### ENTRIES SHOWN
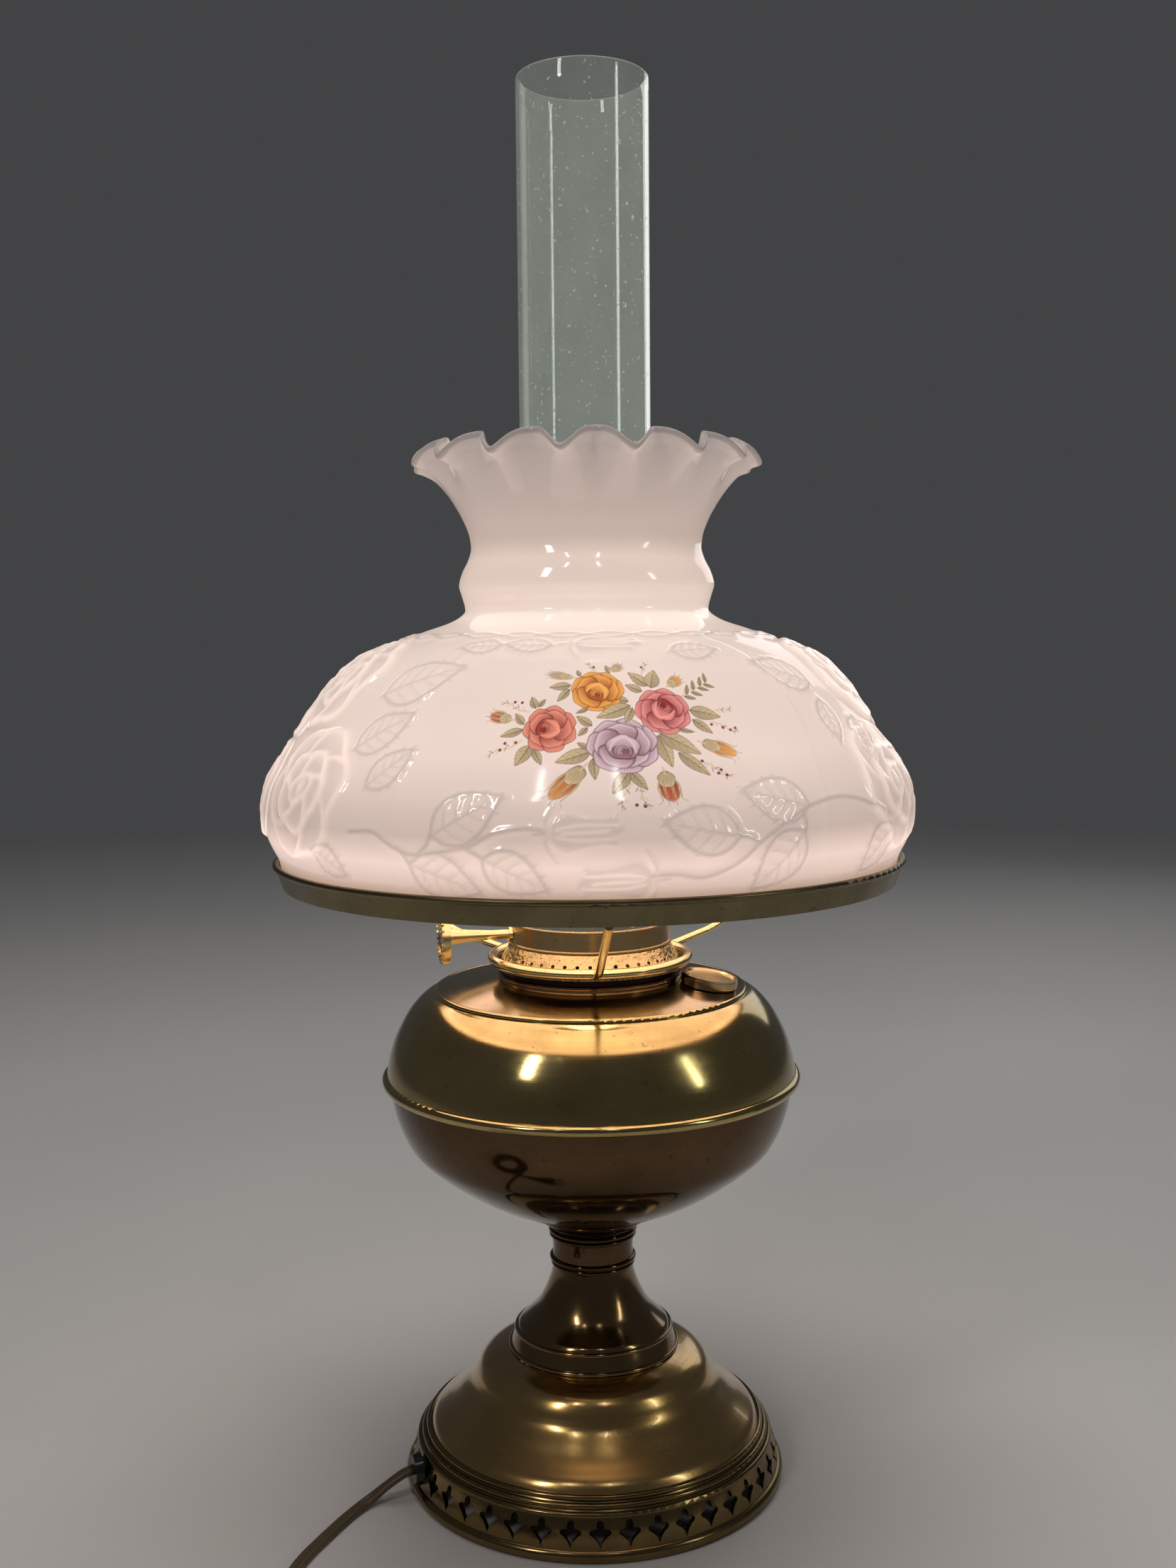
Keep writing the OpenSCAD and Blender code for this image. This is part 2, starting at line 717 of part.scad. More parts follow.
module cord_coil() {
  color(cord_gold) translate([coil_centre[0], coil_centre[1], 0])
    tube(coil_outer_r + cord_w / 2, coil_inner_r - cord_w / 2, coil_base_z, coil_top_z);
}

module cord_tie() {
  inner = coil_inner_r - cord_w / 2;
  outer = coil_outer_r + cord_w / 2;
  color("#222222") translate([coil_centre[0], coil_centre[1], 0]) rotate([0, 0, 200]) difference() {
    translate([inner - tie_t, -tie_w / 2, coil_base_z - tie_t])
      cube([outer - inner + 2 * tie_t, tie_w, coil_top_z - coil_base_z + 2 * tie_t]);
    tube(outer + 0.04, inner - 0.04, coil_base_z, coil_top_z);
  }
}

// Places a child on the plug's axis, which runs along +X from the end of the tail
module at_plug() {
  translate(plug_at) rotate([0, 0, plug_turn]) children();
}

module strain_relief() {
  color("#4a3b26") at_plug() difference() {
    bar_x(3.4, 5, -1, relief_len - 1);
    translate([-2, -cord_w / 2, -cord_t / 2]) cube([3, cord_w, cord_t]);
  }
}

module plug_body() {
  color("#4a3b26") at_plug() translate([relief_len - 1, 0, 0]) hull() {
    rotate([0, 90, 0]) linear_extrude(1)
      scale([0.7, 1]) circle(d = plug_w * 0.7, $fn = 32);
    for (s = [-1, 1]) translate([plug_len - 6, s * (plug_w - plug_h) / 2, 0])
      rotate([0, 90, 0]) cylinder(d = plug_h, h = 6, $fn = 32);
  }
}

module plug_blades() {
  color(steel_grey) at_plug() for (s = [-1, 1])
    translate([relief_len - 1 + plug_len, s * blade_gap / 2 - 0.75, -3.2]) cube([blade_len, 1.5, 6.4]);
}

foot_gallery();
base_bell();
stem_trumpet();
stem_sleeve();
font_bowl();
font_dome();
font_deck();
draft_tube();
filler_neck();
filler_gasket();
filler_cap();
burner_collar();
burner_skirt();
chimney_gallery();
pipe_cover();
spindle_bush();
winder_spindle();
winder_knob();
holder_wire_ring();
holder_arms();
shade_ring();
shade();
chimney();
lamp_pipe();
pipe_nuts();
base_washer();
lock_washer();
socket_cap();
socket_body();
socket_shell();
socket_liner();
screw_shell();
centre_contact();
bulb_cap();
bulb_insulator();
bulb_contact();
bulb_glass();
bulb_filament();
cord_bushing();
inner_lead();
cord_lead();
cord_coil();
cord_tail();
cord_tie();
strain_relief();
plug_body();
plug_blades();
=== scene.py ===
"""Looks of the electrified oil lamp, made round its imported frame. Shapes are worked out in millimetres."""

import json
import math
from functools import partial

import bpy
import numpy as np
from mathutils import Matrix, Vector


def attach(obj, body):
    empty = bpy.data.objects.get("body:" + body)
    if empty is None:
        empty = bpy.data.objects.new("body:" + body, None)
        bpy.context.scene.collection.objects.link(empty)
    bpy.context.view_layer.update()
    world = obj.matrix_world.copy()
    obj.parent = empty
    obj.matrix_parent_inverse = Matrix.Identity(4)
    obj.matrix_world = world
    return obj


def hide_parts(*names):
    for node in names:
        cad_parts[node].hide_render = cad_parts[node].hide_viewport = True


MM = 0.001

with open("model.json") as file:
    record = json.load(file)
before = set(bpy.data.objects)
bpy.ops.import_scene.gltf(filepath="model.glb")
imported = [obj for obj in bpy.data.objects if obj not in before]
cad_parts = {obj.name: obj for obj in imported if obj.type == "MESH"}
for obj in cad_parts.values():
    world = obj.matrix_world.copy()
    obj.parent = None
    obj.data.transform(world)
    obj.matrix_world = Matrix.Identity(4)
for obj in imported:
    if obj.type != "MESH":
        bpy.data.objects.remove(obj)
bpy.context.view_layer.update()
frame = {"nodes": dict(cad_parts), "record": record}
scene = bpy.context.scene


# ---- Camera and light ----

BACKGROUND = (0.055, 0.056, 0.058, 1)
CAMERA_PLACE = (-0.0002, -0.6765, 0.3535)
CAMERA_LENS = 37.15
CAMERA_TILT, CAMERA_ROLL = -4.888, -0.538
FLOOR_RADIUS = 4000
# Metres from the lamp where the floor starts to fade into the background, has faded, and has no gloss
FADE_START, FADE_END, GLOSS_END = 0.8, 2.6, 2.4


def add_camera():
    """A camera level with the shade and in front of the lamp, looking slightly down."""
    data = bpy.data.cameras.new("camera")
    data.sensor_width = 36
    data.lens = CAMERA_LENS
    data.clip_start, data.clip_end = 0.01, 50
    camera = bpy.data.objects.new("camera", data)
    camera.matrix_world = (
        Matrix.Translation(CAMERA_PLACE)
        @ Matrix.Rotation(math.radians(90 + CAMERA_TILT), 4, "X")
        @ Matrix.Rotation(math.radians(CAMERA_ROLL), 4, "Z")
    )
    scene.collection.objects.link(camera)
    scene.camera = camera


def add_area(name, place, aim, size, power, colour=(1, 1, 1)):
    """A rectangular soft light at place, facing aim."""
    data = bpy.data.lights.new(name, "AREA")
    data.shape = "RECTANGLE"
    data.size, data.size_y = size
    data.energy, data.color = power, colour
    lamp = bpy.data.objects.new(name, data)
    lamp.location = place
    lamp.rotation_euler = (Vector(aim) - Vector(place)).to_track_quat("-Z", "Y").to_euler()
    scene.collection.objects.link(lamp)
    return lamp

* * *

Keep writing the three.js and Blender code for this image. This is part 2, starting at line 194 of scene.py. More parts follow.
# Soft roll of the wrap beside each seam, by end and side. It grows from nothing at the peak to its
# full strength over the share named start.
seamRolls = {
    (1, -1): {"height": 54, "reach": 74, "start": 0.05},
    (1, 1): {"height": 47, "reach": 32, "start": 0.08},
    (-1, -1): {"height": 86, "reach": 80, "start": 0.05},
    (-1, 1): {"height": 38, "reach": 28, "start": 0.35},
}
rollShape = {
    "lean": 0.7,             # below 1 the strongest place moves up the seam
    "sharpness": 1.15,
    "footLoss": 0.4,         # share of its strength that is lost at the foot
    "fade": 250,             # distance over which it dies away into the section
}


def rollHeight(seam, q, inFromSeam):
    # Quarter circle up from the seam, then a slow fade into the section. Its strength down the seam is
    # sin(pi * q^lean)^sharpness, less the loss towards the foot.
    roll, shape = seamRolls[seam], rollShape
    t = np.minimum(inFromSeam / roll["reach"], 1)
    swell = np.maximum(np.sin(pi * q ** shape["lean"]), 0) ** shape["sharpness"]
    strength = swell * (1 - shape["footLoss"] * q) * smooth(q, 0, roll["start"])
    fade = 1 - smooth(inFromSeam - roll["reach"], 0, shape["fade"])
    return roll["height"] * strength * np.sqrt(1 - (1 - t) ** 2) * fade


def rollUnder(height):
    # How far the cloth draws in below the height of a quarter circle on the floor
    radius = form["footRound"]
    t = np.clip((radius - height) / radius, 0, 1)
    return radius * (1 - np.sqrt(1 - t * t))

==

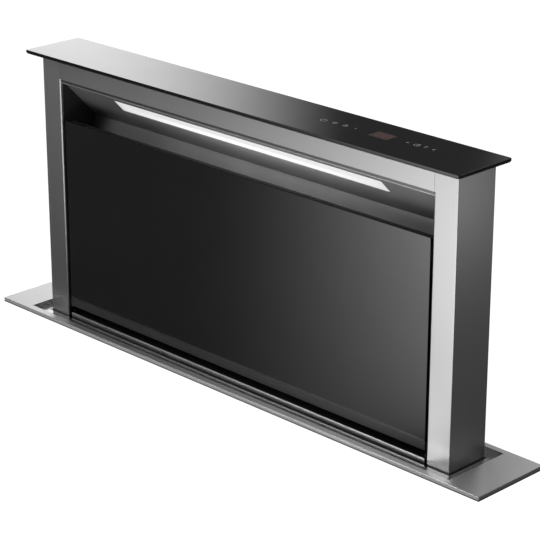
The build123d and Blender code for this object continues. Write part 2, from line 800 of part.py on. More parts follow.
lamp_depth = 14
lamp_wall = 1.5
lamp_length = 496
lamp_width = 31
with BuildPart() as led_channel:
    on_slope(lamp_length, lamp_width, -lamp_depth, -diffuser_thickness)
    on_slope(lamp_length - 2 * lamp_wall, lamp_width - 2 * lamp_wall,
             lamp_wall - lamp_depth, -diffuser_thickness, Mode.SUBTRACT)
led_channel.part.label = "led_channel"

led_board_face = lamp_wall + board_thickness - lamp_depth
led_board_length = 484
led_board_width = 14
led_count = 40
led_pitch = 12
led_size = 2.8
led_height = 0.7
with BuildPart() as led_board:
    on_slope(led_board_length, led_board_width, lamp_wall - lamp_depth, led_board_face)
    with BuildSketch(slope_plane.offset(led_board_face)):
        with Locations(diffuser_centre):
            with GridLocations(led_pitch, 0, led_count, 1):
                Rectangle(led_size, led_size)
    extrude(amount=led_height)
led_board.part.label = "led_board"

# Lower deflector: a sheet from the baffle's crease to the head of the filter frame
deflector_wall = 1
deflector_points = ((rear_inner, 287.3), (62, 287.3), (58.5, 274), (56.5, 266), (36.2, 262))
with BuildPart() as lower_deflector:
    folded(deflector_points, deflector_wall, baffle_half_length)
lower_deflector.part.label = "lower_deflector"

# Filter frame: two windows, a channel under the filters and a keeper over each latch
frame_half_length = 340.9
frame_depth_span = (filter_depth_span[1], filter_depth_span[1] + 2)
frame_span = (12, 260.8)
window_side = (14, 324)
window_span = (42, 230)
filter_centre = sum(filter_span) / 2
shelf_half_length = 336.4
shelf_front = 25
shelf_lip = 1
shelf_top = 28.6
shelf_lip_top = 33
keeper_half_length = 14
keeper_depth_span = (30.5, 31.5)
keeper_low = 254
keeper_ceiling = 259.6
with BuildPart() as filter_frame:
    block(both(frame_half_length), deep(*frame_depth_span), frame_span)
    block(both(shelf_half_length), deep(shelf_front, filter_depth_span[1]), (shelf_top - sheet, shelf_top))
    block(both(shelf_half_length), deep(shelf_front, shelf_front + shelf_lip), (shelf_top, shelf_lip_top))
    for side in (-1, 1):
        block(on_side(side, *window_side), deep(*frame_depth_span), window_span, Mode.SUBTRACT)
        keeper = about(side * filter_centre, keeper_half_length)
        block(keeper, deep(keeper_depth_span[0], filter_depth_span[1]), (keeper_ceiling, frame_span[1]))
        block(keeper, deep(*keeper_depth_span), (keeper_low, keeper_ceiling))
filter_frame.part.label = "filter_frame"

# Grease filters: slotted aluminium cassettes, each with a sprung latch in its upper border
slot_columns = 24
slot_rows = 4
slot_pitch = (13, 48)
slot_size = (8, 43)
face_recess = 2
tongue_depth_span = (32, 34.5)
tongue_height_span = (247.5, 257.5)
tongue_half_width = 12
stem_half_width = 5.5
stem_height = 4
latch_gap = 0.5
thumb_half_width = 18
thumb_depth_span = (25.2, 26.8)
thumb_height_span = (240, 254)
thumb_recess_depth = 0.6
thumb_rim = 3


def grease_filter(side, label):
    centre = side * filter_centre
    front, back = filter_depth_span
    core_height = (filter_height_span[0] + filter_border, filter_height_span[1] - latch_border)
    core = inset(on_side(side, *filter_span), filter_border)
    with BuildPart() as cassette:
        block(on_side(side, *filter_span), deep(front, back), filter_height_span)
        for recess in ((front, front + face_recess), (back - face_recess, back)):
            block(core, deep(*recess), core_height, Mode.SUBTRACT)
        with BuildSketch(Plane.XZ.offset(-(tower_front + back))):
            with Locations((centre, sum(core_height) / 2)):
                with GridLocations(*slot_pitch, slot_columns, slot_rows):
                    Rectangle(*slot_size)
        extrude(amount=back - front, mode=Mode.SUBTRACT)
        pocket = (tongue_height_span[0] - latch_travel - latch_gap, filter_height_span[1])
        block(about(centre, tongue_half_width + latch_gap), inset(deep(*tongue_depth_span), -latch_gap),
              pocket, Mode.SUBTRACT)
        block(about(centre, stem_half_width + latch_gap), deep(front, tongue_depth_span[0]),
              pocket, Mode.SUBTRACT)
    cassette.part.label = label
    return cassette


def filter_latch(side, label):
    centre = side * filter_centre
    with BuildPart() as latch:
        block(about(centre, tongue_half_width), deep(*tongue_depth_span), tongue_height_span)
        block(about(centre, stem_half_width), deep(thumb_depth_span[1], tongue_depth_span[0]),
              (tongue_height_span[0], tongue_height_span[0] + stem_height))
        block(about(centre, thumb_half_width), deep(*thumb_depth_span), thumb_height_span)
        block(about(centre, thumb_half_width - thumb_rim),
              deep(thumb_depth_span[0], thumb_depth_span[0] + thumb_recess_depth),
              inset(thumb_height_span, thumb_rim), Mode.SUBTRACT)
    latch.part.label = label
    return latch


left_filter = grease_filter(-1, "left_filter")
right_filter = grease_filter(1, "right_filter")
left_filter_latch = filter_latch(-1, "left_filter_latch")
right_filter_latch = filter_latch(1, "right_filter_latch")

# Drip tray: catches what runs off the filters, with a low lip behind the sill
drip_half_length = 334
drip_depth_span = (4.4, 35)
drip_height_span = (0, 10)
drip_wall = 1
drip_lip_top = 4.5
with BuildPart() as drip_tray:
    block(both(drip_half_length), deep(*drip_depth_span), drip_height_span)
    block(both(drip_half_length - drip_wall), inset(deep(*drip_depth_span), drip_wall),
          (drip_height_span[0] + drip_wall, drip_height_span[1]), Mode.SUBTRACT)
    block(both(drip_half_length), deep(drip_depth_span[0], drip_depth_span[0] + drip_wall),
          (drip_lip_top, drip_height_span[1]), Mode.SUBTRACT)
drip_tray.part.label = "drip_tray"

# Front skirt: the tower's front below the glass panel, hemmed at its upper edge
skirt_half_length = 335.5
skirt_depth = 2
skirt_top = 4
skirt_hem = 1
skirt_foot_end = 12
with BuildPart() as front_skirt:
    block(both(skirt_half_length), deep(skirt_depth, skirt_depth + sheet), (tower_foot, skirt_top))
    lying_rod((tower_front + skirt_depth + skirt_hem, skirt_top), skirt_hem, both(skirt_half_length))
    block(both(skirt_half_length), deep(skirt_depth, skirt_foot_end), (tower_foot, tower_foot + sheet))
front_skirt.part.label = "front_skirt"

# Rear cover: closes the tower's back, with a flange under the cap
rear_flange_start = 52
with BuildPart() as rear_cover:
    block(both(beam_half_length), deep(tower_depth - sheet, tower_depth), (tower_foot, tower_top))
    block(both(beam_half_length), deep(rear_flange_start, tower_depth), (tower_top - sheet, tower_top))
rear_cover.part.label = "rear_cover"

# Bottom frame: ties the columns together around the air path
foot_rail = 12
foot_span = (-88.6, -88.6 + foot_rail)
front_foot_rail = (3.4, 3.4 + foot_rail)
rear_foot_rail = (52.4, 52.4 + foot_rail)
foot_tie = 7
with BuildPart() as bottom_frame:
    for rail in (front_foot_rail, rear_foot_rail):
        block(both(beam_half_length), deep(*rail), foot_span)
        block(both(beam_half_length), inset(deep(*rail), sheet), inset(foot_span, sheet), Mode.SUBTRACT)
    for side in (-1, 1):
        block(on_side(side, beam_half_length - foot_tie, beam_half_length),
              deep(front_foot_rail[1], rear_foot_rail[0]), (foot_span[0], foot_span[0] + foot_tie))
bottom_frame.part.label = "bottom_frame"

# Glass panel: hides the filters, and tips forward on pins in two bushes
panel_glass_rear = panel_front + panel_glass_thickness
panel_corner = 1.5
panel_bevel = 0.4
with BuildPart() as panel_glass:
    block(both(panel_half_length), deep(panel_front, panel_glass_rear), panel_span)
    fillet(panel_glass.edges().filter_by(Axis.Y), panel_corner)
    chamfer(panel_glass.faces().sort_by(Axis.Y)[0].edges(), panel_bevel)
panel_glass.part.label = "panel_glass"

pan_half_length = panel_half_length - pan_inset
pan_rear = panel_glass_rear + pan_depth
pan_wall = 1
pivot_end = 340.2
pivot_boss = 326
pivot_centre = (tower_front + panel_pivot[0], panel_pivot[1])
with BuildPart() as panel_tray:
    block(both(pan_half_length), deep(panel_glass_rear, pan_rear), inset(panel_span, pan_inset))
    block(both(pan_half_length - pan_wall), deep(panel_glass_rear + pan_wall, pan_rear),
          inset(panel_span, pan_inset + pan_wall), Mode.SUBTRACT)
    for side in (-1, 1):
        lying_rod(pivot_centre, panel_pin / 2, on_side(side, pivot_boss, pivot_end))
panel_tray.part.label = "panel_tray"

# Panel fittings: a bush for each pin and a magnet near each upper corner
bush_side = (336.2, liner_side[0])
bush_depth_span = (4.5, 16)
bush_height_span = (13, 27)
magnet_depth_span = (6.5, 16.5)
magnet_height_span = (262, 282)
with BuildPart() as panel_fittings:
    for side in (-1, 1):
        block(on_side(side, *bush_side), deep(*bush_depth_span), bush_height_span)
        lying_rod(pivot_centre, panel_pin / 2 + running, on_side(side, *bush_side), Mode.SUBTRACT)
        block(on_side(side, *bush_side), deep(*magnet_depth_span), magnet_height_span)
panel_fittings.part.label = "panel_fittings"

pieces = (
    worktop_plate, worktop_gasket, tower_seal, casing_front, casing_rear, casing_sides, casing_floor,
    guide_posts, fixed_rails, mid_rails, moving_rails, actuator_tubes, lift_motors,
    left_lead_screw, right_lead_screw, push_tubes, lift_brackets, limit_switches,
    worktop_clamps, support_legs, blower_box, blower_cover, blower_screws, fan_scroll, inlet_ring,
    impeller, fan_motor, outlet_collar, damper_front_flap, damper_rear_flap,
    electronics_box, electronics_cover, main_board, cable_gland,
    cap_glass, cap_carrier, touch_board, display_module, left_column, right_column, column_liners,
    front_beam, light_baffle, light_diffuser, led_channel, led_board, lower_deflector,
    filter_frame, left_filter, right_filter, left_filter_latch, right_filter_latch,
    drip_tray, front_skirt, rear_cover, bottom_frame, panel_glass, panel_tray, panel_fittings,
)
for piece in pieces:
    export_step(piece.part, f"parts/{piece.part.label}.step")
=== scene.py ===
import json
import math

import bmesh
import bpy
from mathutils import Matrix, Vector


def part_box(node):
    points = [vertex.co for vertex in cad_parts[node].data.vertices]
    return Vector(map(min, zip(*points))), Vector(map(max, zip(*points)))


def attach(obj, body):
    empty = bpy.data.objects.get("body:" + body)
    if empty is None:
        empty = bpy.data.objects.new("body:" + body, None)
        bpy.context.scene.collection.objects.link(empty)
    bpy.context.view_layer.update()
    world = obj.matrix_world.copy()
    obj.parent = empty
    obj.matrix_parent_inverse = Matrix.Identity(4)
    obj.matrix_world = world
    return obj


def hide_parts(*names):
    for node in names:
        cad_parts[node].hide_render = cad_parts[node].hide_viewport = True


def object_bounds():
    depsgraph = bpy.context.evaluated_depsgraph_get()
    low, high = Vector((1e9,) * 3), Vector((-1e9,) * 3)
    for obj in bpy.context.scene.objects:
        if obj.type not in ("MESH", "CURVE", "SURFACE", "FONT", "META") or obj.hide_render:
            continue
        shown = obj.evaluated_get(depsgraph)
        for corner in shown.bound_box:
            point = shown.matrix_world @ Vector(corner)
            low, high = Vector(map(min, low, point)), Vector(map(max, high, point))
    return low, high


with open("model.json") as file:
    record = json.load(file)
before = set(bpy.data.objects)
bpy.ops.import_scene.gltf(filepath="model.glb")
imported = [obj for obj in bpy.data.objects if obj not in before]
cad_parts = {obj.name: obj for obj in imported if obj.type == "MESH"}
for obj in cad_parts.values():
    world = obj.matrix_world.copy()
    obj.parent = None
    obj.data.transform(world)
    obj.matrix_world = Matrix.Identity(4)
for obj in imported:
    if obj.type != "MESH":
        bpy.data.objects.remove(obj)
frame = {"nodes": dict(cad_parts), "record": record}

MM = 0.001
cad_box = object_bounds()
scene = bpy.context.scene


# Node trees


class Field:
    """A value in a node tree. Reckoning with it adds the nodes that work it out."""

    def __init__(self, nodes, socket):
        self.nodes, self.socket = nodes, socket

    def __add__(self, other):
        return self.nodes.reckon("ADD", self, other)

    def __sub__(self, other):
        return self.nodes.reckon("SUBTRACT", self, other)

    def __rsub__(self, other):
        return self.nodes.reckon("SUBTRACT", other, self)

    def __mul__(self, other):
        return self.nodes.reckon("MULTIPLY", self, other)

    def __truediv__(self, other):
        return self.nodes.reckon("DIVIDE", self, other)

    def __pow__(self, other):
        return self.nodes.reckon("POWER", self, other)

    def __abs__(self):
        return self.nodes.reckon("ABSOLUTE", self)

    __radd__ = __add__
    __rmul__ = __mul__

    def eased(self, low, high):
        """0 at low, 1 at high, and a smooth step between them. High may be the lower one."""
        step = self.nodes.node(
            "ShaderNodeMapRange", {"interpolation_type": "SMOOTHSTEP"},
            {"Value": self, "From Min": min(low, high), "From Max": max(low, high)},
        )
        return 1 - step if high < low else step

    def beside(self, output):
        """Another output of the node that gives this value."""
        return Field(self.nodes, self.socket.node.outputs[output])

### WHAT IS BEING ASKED
In the listing above, locate the line containing "shade_ring();" and the line containing "FADE_START, FADE_END, GLOSS_END". Transcribe those two lines and everything between them, exactly as written.

### RESPONSE TO THIS TASK
shade_ring();
shade();
chimney();
lamp_pipe();
pipe_nuts();
base_washer();
lock_washer();
socket_cap();
socket_body();
socket_shell();
socket_liner();
screw_shell();
centre_contact();
bulb_cap();
bulb_insulator();
bulb_contact();
bulb_glass();
bulb_filament();
cord_bushing();
inner_lead();
cord_lead();
cord_coil();
cord_tail();
cord_tie();
strain_relief();
plug_body();
plug_blades();
=== scene.py ===
"""Looks of the electrified oil lamp, made round its imported frame. Shapes are worked out in millimetres."""

import json
import math
from functools import partial

import bpy
import numpy as np
from mathutils import Matrix, Vector


def attach(obj, body):
    empty = bpy.data.objects.get("body:" + body)
    if empty is None:
        empty = bpy.data.objects.new("body:" + body, None)
        bpy.context.scene.collection.objects.link(empty)
    bpy.context.view_layer.update()
    world = obj.matrix_world.copy()
    obj.parent = empty
    obj.matrix_parent_inverse = Matrix.Identity(4)
    obj.matrix_world = world
    return obj


def hide_parts(*names):
    for node in names:
        cad_parts[node].hide_render = cad_parts[node].hide_viewport = True


MM = 0.001

with open("model.json") as file:
    record = json.load(file)
before = set(bpy.data.objects)
bpy.ops.import_scene.gltf(filepath="model.glb")
imported = [obj for obj in bpy.data.objects if obj not in before]
cad_parts = {obj.name: obj for obj in imported if obj.type == "MESH"}
for obj in cad_parts.values():
    world = obj.matrix_world.copy()
    obj.parent = None
    obj.data.transform(world)
    obj.matrix_world = Matrix.Identity(4)
for obj in imported:
    if obj.type != "MESH":
        bpy.data.objects.remove(obj)
bpy.context.view_layer.update()
frame = {"nodes": dict(cad_parts), "record": record}
scene = bpy.context.scene


# ---- Camera and light ----

BACKGROUND = (0.055, 0.056, 0.058, 1)
CAMERA_PLACE = (-0.0002, -0.6765, 0.3535)
CAMERA_LENS = 37.15
CAMERA_TILT, CAMERA_ROLL = -4.888, -0.538
FLOOR_RADIUS = 4000
# Metres from the lamp where the floor starts to fade into the background, has faded, and has no gloss
FADE_START, FADE_END, GLOSS_END = 0.8, 2.6, 2.4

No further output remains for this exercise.